* begin PROVIDED MATERIAL *

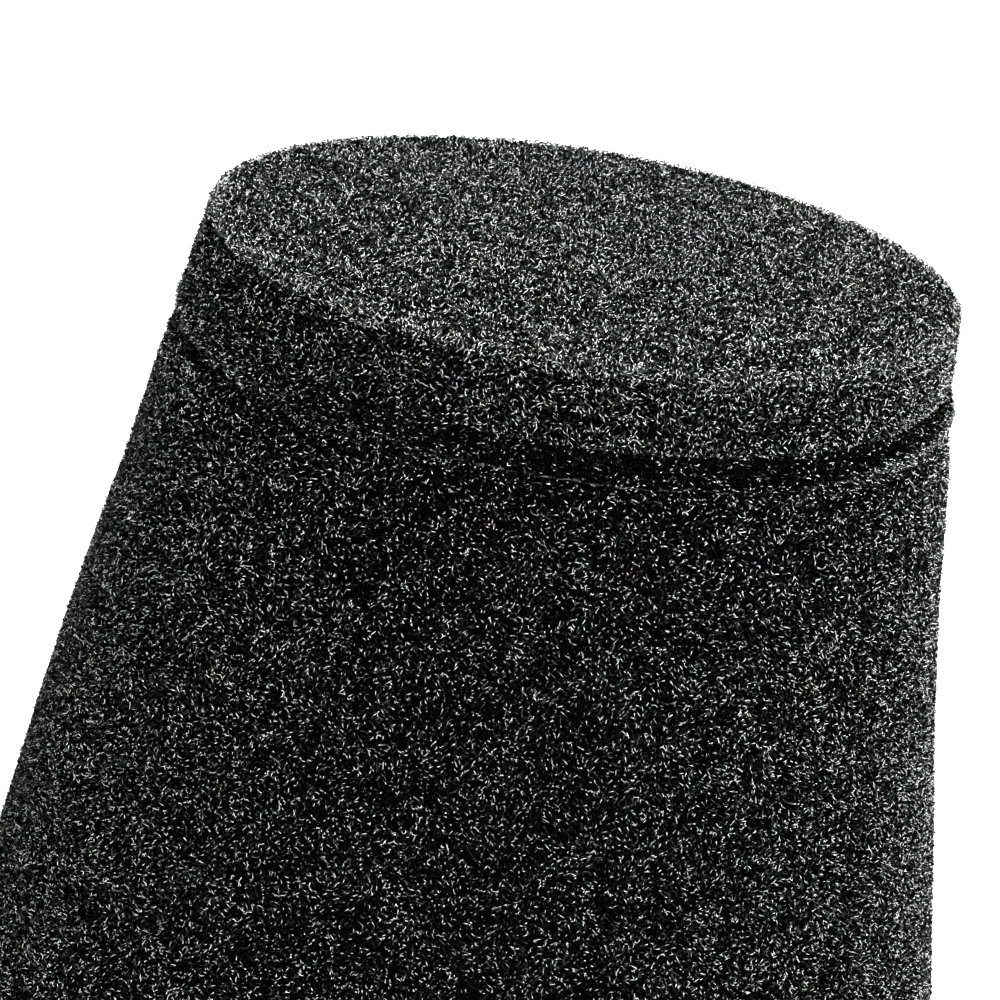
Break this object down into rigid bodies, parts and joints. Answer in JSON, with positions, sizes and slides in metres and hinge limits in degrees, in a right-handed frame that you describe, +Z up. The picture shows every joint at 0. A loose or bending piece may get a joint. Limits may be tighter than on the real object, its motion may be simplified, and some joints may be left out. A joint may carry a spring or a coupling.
{
  "type": "pond sponge filter",
  "caption": "Conical black foam sponge filter with a flat closed top, over a slotted cage on a weighted round base with a swivelling side outlet for a hose.",
  "frame": {"origin": "middle of the underside of the base mat, on the floor", "axes": "+Z up the cone's axis, +X towards the hose outlet, -Y towards the viewer"},
  "size_m": [0.298, 0.228, 0.2484],
  "materials": {
    "filter_foam": "matte",
    "cured_adhesive": "satin",
    "cage_plastic": "satin",
    "base_plastic": "matte",
    "fitting_plastic": "satin",
    "seal_rubber": "satin",
    "mat_rubber": "matte",
    "stainless": "satin",
    "ballast_iron": "matte"
  },
  "bodies": {
    "base": {"base_tray": "base_plastic", "bayonet_socket": "base_plastic", "duct_entry": "fitting_plastic", "duct_pipe": "fitting_plastic", "outlet_socket": "fitting_plastic", "bottom_plate": "base_plastic", "bottom_gasket": "seal_rubber", "ballast_weights": "ballast_iron", "bottom_screws": "stainless", "base_mat": "mat_rubber", "draw_tube": "cage_plastic", "tube_grommet": "seal_rubber"},
    "cage": {"cage_foot": "cage_plastic", "cage_panels": "cage_plastic", "cage_crown": "cage_plastic", "cage_cap": "cage_plastic", "cap_screws": "stainless", "cage_gasket": "seal_rubber"},
    "foam": {"foam_sleeve": "filter_foam", "foam_end_disc": "filter_foam", "adhesive_bead": "cured_adhesive"},
    "clip": {"elbow_clip": "stainless"},
    "elbow": {"outlet_elbow": "fitting_plastic", "elbow_o_rings": "seal_rubber", "tail_washer": "seal_rubber", "hose_tail": "fitting_plastic"},
    "nut": {"union_nut": "fitting_plastic"}
  },
  "joints": [
    {"name": "cage_twist", "type": "hinge", "parent": "base", "child": "cage", "pos_m": [0, 0, 0.048], "axis": [0, 0, 1], "range_deg": [0, 25]},
    {"name": "foam_lift", "type": "slide", "parent": "cage", "child": "foam", "axis": [0, 0, 1], "range_m": [0, 0.2]},
    {"name": "clip_pull", "type": "slide", "parent": "base", "child": "clip", "axis": [0, 0, 1], "range_m": [0, 0.03]},
    {"name": "elbow_swivel", "type": "hinge", "parent": "base", "child": "elbow", "pos_m": [0.125, 0, 0.022], "axis": [1, 0, 0], "range_deg": [-90, 90]},
    {"name": "nut_spin", "type": "hinge", "parent": "elbow", "child": "nut", "pos_m": [0.164, 0, 0.058], "axis": [0, 0, 1], "continuous": true}
  ]
}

* end PROVIDED MATERIAL *

» **TASK DIRECTIONS**
Please output the entire listing exactly as it stands.

» **REPLY**
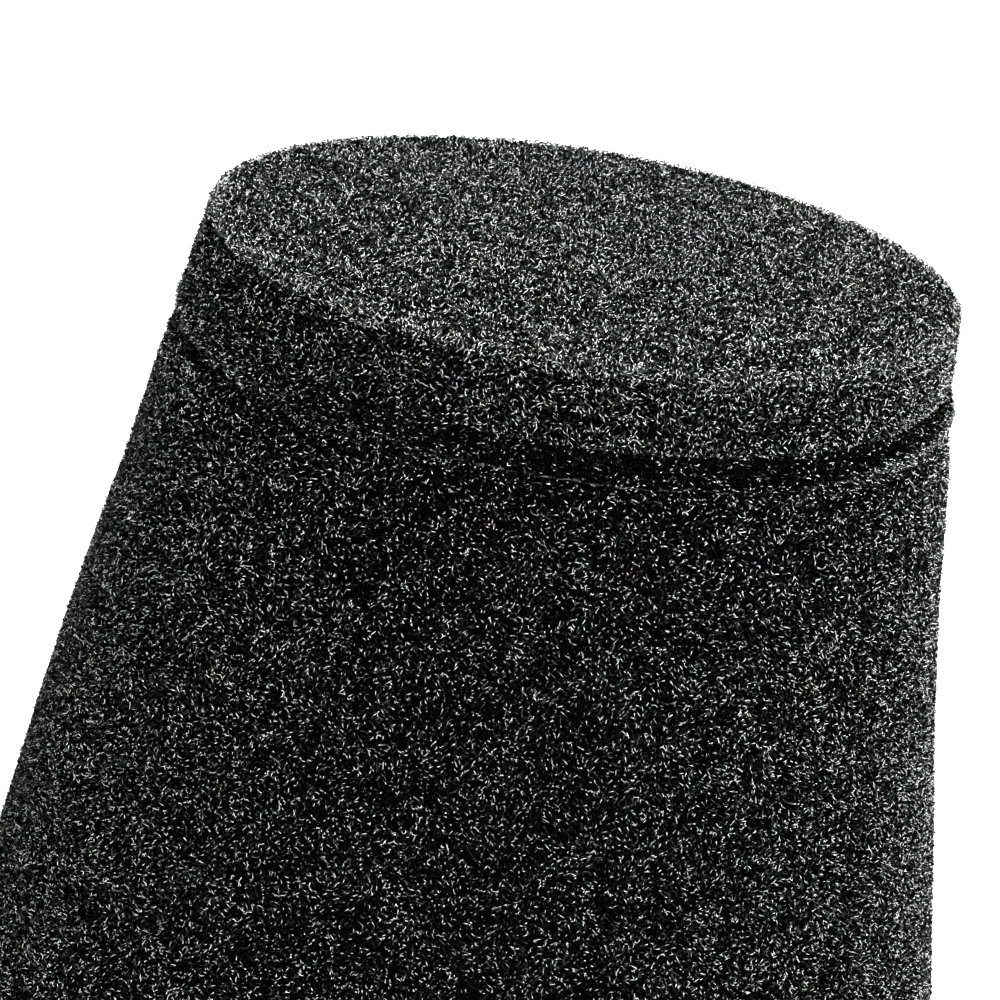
Break this object down into rigid bodies, parts and joints. Answer in JSON, with positions, sizes and slides in metres and hinge limits in degrees, in a right-handed frame that you describe, +Z up. The picture shows every joint at 0. A loose or bending piece may get a joint. Limits may be tighter than on the real object, its motion may be simplified, and some joints may be left out. A joint may carry a spring or a coupling.
{
  "type": "pond sponge filter",
  "caption": "Conical black foam sponge filter with a flat closed top, over a slotted cage on a weighted round base with a swivelling side outlet for a hose.",
  "frame": {"origin": "middle of the underside of the base mat, on the floor", "axes": "+Z up the cone's axis, +X towards the hose outlet, -Y towards the viewer"},
  "size_m": [0.298, 0.228, 0.2484],
  "materials": {
    "filter_foam": "matte",
    "cured_adhesive": "satin",
    "cage_plastic": "satin",
    "base_plastic": "matte",
    "fitting_plastic": "satin",
    "seal_rubber": "satin",
    "mat_rubber": "matte",
    "stainless": "satin",
    "ballast_iron": "matte"
  },
  "bodies": {
    "base": {"base_tray": "base_plastic", "bayonet_socket": "base_plastic", "duct_entry": "fitting_plastic", "duct_pipe": "fitting_plastic", "outlet_socket": "fitting_plastic", "bottom_plate": "base_plastic", "bottom_gasket": "seal_rubber", "ballast_weights": "ballast_iron", "bottom_screws": "stainless", "base_mat": "mat_rubber", "draw_tube": "cage_plastic", "tube_grommet": "seal_rubber"},
    "cage": {"cage_foot": "cage_plastic", "cage_panels": "cage_plastic", "cage_crown": "cage_plastic", "cage_cap": "cage_plastic", "cap_screws": "stainless", "cage_gasket": "seal_rubber"},
    "foam": {"foam_sleeve": "filter_foam", "foam_end_disc": "filter_foam", "adhesive_bead": "cured_adhesive"},
    "clip": {"elbow_clip": "stainless"},
    "elbow": {"outlet_elbow": "fitting_plastic", "elbow_o_rings": "seal_rubber", "tail_washer": "seal_rubber", "hose_tail": "fitting_plastic"},
    "nut": {"union_nut": "fitting_plastic"}
  },
  "joints": [
    {"name": "cage_twist", "type": "hinge", "parent": "base", "child": "cage", "pos_m": [0, 0, 0.048], "axis": [0, 0, 1], "range_deg": [0, 25]},
    {"name": "foam_lift", "type": "slide", "parent": "cage", "child": "foam", "axis": [0, 0, 1], "range_m": [0, 0.2]},
    {"name": "clip_pull", "type": "slide", "parent": "base", "child": "clip", "axis": [0, 0, 1], "range_m": [0, 0.03]},
    {"name": "elbow_swivel", "type": "hinge", "parent": "base", "child": "elbow", "pos_m": [0.125, 0, 0.022], "axis": [1, 0, 0], "range_deg": [-90, 90]},
    {"name": "nut_spin", "type": "hinge", "parent": "elbow", "child": "nut", "pos_m": [0.164, 0, 0.058], "axis": [0, 0, 1], "continuous": true}
  ]
}